12. ## THis was already resolved

But I think the best divergence/convergence test is the integral test... if you rewrite $\displaystyle \int_1^∞\frac{k(k+2)}{(k+3)^3}\,dx$ which gives you$\displaystyle \ln(x+3)\$+$\displaystyle frac{8x+21}{2(x+3)^2}\$ evaluated from 0-∞ and as you can see without even evaluating it $\displaystyle \ln(x+3)\$ evaluated at ∞ gives ∞ therefore the integral converges...ergo the summation diverges.

13. Originally Posted by Mathstud28
But I think the best divergence/convergence test is the integral test... if you rewrite $\displaystyle \int_1^∞\frac{k(k+2)}{(k+3)^3}\,dx$ which gives you$\displaystyle \ln(x+3)\$+$\displaystyle frac{8x+21}{2(x+3)^2}\$ evaluated from 0-∞ and as you can see without even evaluating it $\displaystyle \ln(x+3)\$ evaluated at ∞ gives ∞ therefore the integral converges...ergo the summation diverges.
Yes, I like the integral test as well.

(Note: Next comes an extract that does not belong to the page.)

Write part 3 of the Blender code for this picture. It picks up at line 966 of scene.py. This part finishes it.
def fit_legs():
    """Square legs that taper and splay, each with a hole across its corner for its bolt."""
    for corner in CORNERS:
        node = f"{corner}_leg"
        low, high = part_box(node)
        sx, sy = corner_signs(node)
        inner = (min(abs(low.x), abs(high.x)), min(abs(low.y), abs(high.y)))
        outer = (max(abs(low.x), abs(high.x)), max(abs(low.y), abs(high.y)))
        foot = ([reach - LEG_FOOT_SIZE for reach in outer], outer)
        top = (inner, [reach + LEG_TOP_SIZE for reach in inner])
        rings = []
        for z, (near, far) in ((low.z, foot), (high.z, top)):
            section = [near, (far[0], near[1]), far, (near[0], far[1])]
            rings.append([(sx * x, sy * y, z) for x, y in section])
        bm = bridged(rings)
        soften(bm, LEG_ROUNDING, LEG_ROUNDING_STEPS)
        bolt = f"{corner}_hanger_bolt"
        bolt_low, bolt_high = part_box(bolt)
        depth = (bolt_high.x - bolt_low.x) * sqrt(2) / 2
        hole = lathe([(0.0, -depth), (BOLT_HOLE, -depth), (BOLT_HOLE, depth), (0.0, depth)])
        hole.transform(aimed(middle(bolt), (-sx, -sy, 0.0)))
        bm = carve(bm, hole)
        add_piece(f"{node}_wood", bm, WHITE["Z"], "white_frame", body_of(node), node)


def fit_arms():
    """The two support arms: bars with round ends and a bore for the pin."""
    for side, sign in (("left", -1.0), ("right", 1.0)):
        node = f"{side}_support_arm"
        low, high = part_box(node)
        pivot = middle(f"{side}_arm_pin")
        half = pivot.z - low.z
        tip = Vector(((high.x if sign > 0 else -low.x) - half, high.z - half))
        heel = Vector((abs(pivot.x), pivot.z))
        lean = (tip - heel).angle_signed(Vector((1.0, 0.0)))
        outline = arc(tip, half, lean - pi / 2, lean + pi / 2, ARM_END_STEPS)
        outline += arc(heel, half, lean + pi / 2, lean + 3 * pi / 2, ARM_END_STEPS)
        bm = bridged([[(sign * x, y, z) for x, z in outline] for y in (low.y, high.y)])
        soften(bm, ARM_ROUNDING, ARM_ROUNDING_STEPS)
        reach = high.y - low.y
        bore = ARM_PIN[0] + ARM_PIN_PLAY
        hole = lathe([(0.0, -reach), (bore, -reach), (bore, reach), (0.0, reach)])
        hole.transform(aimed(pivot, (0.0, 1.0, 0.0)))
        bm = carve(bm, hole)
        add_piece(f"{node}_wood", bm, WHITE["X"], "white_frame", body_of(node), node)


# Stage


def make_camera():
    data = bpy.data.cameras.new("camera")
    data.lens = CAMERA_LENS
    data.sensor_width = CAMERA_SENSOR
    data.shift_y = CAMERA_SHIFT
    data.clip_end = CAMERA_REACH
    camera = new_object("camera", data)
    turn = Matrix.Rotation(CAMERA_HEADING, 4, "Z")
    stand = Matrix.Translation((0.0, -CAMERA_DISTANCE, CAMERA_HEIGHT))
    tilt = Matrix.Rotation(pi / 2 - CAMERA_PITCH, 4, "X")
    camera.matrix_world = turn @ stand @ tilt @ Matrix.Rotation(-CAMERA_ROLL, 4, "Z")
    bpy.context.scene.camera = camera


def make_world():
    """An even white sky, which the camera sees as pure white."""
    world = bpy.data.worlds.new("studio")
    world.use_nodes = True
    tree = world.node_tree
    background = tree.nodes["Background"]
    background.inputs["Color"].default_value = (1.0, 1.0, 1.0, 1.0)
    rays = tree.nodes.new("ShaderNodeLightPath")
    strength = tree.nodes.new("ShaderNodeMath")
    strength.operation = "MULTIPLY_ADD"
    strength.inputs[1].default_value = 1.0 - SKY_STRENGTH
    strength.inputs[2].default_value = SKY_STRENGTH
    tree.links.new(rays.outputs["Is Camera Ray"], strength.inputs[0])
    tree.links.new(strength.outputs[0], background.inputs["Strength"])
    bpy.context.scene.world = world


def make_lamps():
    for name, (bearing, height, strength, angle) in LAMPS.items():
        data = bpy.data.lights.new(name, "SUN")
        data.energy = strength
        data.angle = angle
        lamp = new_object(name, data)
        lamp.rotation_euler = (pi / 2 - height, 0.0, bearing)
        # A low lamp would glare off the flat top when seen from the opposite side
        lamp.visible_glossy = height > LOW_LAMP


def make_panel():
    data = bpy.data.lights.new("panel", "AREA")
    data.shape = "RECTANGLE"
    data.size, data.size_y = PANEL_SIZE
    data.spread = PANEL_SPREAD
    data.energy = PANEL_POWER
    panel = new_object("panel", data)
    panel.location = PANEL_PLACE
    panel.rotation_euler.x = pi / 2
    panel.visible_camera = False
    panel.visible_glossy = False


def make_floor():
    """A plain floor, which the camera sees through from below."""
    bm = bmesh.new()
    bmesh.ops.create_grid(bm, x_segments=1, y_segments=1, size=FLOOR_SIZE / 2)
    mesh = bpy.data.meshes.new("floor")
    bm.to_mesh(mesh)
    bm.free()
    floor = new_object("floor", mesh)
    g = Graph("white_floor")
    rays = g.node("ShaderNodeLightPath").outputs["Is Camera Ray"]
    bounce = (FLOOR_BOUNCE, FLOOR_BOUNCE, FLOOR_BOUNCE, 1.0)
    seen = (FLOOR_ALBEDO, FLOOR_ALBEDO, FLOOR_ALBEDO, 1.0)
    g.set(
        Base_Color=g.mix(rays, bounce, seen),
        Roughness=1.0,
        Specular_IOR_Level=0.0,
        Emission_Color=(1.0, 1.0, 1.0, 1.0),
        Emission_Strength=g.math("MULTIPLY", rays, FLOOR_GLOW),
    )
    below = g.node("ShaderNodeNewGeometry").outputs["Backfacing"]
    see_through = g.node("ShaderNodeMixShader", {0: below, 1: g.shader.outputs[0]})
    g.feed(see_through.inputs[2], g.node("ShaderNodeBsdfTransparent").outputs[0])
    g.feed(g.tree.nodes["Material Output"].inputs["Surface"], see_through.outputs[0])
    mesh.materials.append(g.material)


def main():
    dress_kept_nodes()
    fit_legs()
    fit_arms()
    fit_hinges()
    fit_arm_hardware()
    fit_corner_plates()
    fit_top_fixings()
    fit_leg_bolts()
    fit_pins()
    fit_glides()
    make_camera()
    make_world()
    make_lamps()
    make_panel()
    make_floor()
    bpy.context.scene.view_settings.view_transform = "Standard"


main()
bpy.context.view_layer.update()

At the time I asked this, however, we had not covered it yet, it did not appear until the next section (then again, comparison test didn't either, so I'm really not sure what the author was expecting me to do).

14. To be fair to the other tests, the integral test can be a pain at times. It has more strict conditions that must be satisfied in order to use it, and some functions are not particularly easy to integrate.